I usually don't when I show.

madeleine said...

Jim,

For the most part, I believe Ruskin was oppossed to more "modern" (even then) forms of art. I'll dig around in my notes though, and see what I find...I was reading him as the progenitor of contempoary art theory/discussion (and let me tell you he's obtuse).

He's also personally kind of creepy...did you know that he was divorced from his first wife because thier marriage was never consummated? Then he met the "love of his life," and recognised her as such when she was just nine, and he a man of over thirty...so I try to take his theories with a pinch of salt...perhaps that is me being too moralistic. But I can't divorse the two.

Oh, and FYI, he never married the nine-year-old, his proposals went unanswered.

jim draper said...

Byron,
The show went very well, thanks. There were
(good faith estimates) between 400 and 500
people there. Yes, people give me a lot of good
comments. I had many good conversations about
water, food, wetlands, economics, production,
painting as craft, human ecosystems,
indigenous and alien specie, even met someone
who was Choctaw and probably not too distantly
related, tribal situations, etc. So, those are some
of the topics I want to talk about, along with
sprawl. I am glad to move on for a while though.

jim draper said...

I know that Ruskin hated Michaelangelo and
many of the more expressive artists who worked
"in the manner of..." He had a big love of
Turner and academic Victorian art in general.
Didn't remember the creepiness. I also
read some neo-classical art historians who did
some very creepy descriptions of Greek and
Roman statuary.

madeleine said...

I'd be curious to read the creepy descriptions of greek statuary....
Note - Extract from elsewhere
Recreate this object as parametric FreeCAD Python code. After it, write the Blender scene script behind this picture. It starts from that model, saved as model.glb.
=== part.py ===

Pedestrian Projects said...

Madeleine,

i am glad to hear they went unanswered..............
yikes...........

madeleine said...

he actually maintained contact with her through-out her short life...

Anonymous said...

Okay, I take back what I said about Draper and his "Produce". I have to admit, pretty darn brilliant. He must be privately snickering. I wont go into details except to say that one had to be there at the reception to get the full effect.

Anonymous said...

I'm always playing catch-up.

jim draper said...

Anon,
Thank you. I don't know about snickering,
hopefully I am neither clever enough nor
cynical enough to snicker. I was pleased to see the
turnout. Why are you playing catch up?
Don't understand. Probably me.

Anonymous said...

Well, Draper, I began to ask myself why you had crammed so much work into that space. My first thought was, that, maybe, you were viewing it as some kind of recepticle, but abandoned that notion as perhaps a little sophomoric. You seem like a pretty smart guy and I'm assuming that you, like other artists, would try to give the viewer a little rest between paintings. And those cows, why? which led me to ask what is the nature of a cow? Why those ultra-lush green landscapes?
And then it hit me, just as I was getting up this morning, My mistake was in viewing this thing as a painting show and not what it really is, an "installation"
You created (and I think this is brilliant)a busy "produce" market full of hungry consumers. All that was missing was a stack of watermelons in the corner! And forgive me for saying so because I dont mean to insult, but those cows, with their quirky names, are nothing more than mirror-portraits of the patrons in there, vacant minded eating machines. And there you were among them, what a wonderfully orchestrated event!
I hope you dont find my interpretation insulting because I say it with the deepest respect and new-found admiration, even if I'm totally wrong and none of this rings true. Thanks for making me think. Top Honors.